▶ Challenge:
Exactly the lines from the one that contains "Turn this picture" to the one that contains "EXTENSION = 262.0", both lines included, should be copied, and no others.

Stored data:
— start —

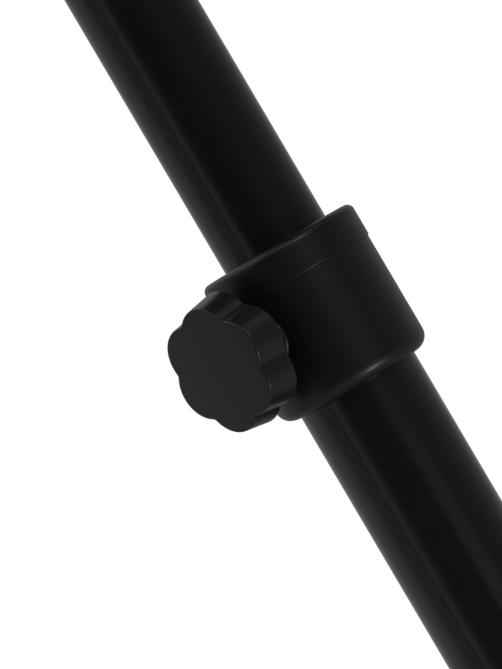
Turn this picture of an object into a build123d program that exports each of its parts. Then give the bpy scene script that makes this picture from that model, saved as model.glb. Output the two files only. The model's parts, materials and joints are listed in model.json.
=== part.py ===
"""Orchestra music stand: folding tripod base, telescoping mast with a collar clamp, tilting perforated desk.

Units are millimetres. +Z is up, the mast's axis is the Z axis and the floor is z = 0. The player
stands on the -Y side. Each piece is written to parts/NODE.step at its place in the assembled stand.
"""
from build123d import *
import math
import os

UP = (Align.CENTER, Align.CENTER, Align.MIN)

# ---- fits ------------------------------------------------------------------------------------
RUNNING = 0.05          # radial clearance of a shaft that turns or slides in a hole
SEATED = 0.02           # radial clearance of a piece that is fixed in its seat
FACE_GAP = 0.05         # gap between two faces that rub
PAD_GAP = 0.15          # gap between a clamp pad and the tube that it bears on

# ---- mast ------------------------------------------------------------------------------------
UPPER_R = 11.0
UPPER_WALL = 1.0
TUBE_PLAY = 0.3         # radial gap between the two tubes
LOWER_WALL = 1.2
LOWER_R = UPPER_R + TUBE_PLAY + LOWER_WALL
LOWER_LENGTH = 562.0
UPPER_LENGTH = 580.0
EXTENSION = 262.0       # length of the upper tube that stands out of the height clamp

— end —
— start —

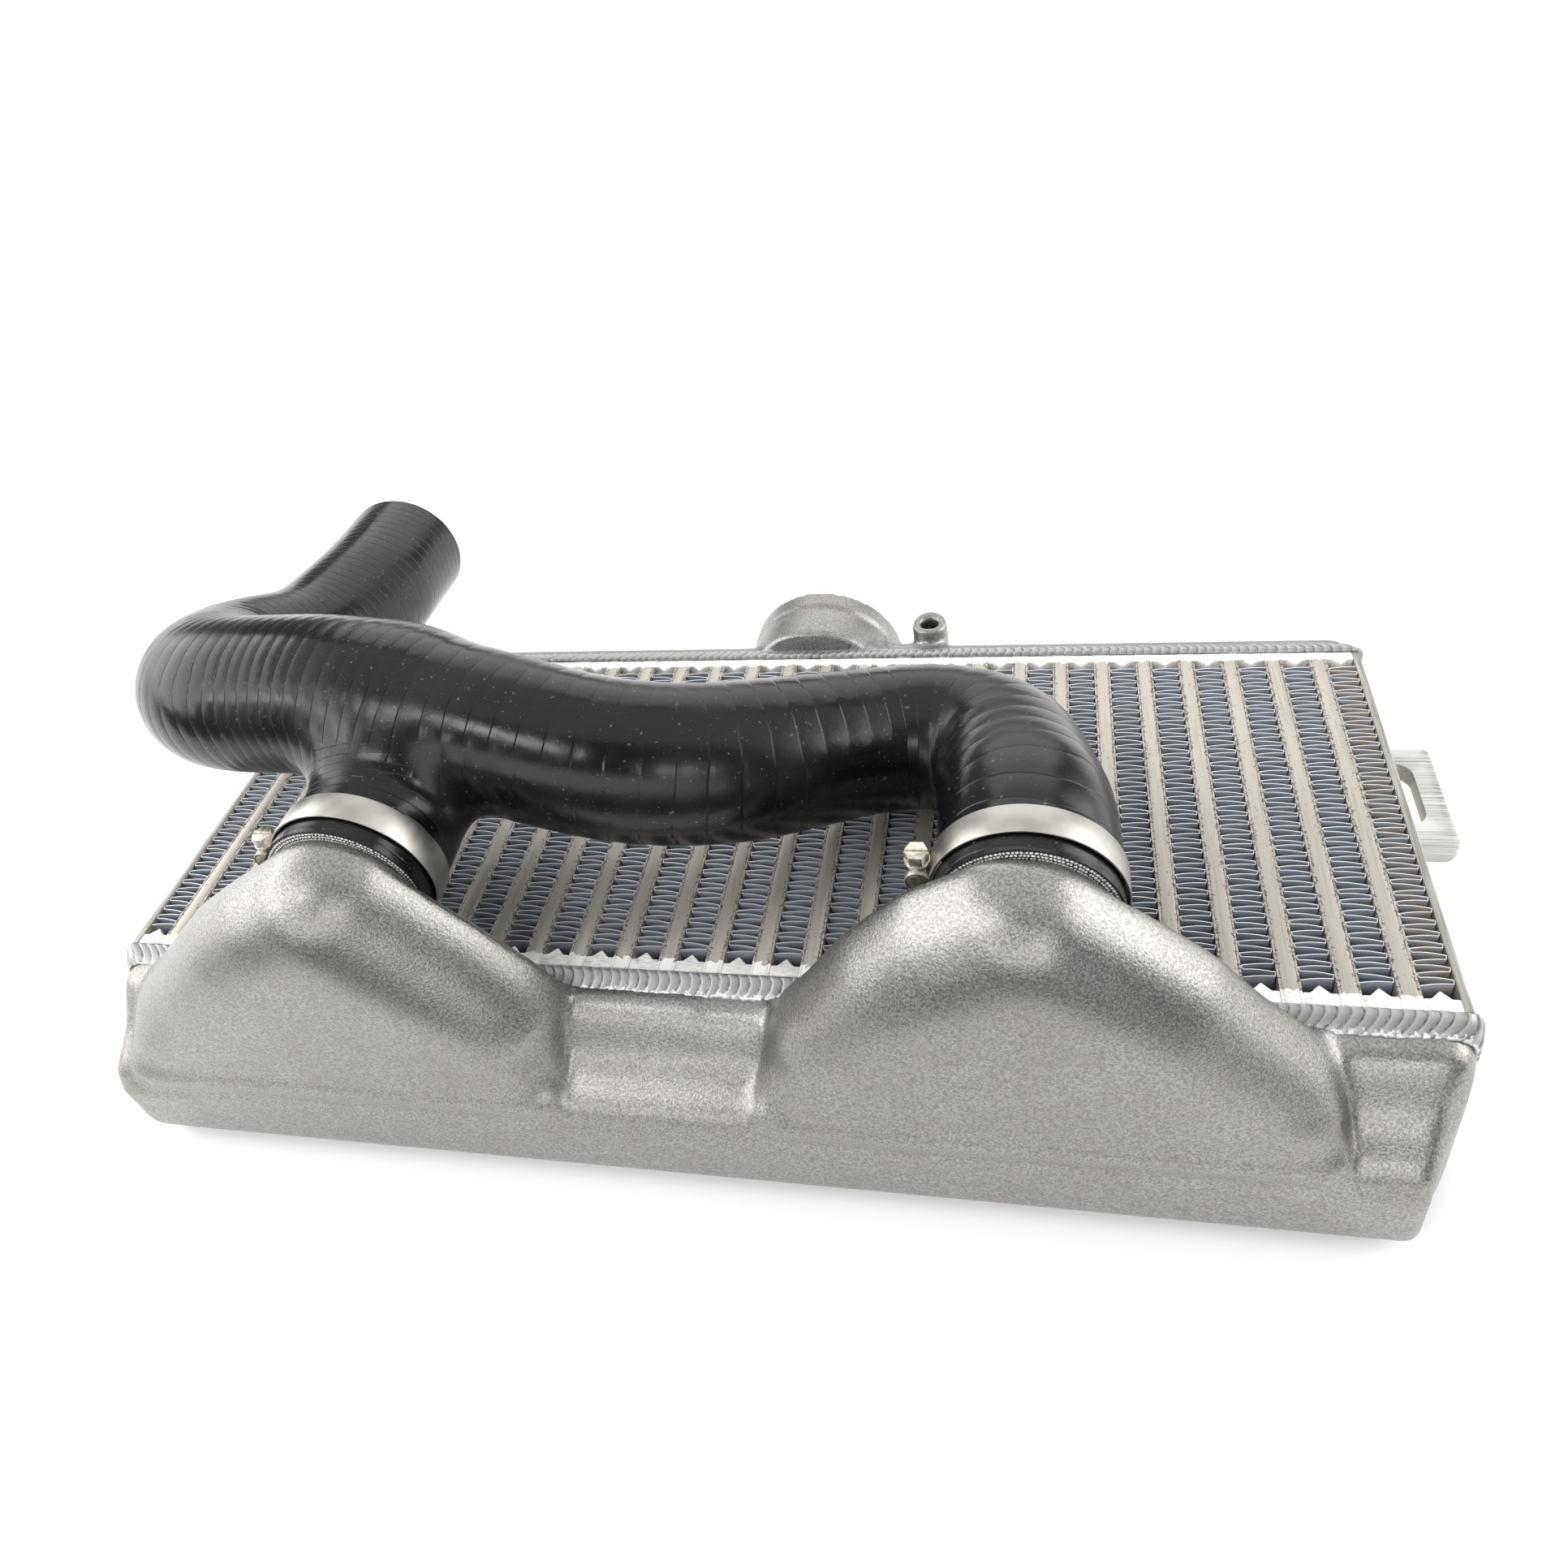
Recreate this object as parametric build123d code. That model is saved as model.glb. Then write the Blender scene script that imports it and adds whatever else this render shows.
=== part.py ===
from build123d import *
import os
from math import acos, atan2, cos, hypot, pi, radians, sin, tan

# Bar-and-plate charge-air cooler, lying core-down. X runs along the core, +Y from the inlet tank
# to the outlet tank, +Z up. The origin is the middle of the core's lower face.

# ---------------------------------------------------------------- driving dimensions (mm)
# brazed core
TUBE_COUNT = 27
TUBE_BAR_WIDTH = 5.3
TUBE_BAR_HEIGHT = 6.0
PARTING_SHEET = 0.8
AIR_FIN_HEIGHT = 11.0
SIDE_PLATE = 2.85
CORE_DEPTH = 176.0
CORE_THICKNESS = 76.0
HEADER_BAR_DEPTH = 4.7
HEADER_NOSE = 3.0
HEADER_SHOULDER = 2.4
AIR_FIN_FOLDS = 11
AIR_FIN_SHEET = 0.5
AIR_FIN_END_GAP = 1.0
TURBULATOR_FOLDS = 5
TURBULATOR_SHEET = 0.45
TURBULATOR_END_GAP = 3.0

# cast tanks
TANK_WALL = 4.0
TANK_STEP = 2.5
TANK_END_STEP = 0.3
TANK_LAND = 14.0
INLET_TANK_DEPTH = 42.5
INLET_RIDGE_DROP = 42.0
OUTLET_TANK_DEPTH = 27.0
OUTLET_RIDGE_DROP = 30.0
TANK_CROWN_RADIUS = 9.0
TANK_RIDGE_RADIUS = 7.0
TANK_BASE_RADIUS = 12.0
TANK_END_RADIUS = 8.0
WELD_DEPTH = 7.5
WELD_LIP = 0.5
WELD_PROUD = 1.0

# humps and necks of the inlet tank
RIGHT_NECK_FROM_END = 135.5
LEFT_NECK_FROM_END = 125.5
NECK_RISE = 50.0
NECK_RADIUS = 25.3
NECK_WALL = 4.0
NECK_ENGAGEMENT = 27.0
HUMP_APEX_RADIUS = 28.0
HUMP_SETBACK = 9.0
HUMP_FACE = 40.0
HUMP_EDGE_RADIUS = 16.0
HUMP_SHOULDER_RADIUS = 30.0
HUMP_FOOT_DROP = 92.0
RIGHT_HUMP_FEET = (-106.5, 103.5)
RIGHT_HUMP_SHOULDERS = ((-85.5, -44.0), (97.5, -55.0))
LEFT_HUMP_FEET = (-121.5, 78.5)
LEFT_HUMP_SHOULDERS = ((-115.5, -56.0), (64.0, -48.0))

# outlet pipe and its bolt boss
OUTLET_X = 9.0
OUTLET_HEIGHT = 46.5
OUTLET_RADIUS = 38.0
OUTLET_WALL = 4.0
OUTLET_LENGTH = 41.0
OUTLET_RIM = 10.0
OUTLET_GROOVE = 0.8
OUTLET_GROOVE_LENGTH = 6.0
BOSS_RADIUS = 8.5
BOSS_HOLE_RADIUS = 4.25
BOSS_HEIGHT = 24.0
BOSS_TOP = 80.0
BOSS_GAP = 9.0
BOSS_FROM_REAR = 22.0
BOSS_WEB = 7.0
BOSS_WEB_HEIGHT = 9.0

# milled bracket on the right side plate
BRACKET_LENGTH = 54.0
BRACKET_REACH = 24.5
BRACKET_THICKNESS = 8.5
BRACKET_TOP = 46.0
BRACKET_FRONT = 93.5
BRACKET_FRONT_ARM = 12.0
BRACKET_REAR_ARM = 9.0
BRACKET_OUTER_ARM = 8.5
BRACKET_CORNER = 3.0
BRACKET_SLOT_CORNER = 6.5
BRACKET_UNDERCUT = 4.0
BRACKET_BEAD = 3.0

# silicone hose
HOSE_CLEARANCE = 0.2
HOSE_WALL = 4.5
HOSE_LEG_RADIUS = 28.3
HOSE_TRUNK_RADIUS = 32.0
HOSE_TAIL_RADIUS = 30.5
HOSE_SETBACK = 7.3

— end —

▶ The answer:
Turn this picture of an object into a build123d program that exports each of its parts. Then give the bpy scene script that makes this picture from that model, saved as model.glb. Output the two files only. The model's parts, materials and joints are listed in model.json.
=== part.py ===
"""Orchestra music stand: folding tripod base, telescoping mast with a collar clamp, tilting perforated desk.

Units are millimetres. +Z is up, the mast's axis is the Z axis and the floor is z = 0. The player
stands on the -Y side. Each piece is written to parts/NODE.step at its place in the assembled stand.
"""
from build123d import *
import math
import os

UP = (Align.CENTER, Align.CENTER, Align.MIN)

# ---- fits ------------------------------------------------------------------------------------
RUNNING = 0.05          # radial clearance of a shaft that turns or slides in a hole
SEATED = 0.02           # radial clearance of a piece that is fixed in its seat
FACE_GAP = 0.05         # gap between two faces that rub
PAD_GAP = 0.15          # gap between a clamp pad and the tube that it bears on

# ---- mast ------------------------------------------------------------------------------------
UPPER_R = 11.0
UPPER_WALL = 1.0
TUBE_PLAY = 0.3         # radial gap between the two tubes
LOWER_WALL = 1.2
LOWER_R = UPPER_R + TUBE_PLAY + LOWER_WALL
LOWER_LENGTH = 562.0
UPPER_LENGTH = 580.0
EXTENSION = 262.0       # length of the upper tube that stands out of the height clamp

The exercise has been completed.